Ashka prit alors la monture d'Izmeer par la bride et la guida sur l'étroit passage. Le cordage grinça, mais tint bon. Le vide attira son regard, gorge étroite et rocailleuse, dans lequel éboulis et arbres morts s'entassaient. Soudain, le vent se leva, balançant nerveusement le pont de corde et ceux qui le traversaient. Izmeer poussa un petit cri plaintif, tandis que l'Evaylienne se cramponna à la balustrade, et se figea.

  • On se calme ! tonna Ashka. Ce n'est qu'une rafale, ça va passer !

Et comme s'il l'avait entendue, le vent retomba, réduit à un simple souffle tranquille. Elle reprit alors la traversée, et arriva au bout une dizaine de mètres plus avant.

  • C'est bon, Izmeer, s'irrita Kalaar. Tu peux te découvrir, maintenant. Tu es passé de l'autre côté.
  • Oh, merci, merci à toutes les deux ! Je vais finir par croire que ce voyage n'est vraiment pas fait pour moi.

Alors que le Jahad se confondait en reconnaissance, Kalaar partit chercher les autres dromadaires de bât. Au terme de quelques allers et retours, le convoi termina le franchissement de l'obstacle.

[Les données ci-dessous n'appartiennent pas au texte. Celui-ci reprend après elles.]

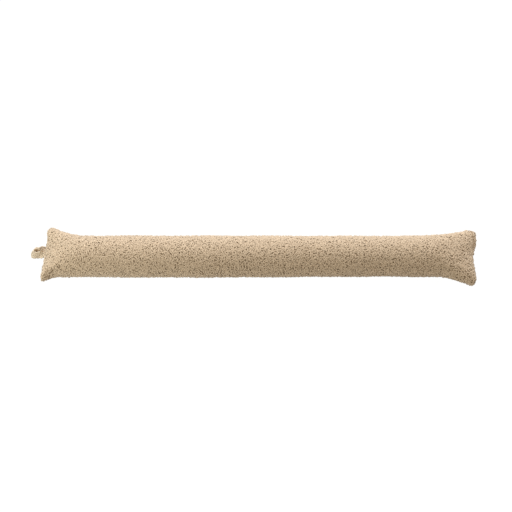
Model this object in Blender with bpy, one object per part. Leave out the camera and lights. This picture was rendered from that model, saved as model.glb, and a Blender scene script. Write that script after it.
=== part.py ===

Le paysage qui les attendait de l'autre côté ne rassura pas le moins du monde le mage. Les plateaux du Tjeb Alhilal étaient en réalité reliés les uns aux autres par des ponts similaires. Au loin, massive et imposante, se découpait la silhouette de la mesa lunaire. Plus haute de moitié que ses autres voisines, Alqamar ressemblait à une monumentale colonne de granit tronquée.

Le fil de la journée se déroula en une boucle répétitive. À la traversée de la butte succédait un pont de corde, et ainsi de suite. Le convoi passa parfois devant des habitations majaghanes, abritant éleveurs, agriculteurs, cueilleurs, sculpteurs, tous membres de la même tribu. Tous proposant l'hospitalité aux trois voyageurs.

Mais peu leur importait. Ils avançaient à l'unisson, guidés, attirés par cette masse rocheuse dépassant de l'horizon, comme un phare du haut duquel les fameux liseurs du Dhazzem leur donneraient les informations pour trouver Nekhnesiris, foyer maudit des aïeux d'Izmeer.

Alors que le dernier jour avant leur destination s'achevait, les discussions autour du feu de camp se firent plus légères. Une complicité se nouait timidement entre Izmeer et les deux femmes. Malgré sa maladresse et ses tics maniérés, c'était un homme agréable à vivre, raffiné et respectueux, sans pour autant afficher cette méprisable et hautaine attitude qui caractérisait la grande majorité des Jahads. Même si les premiers rapports que Kalaar avait eu avec lui avaient été tendus, elle avait finalement appris à apprécier ce Jahad peu commun.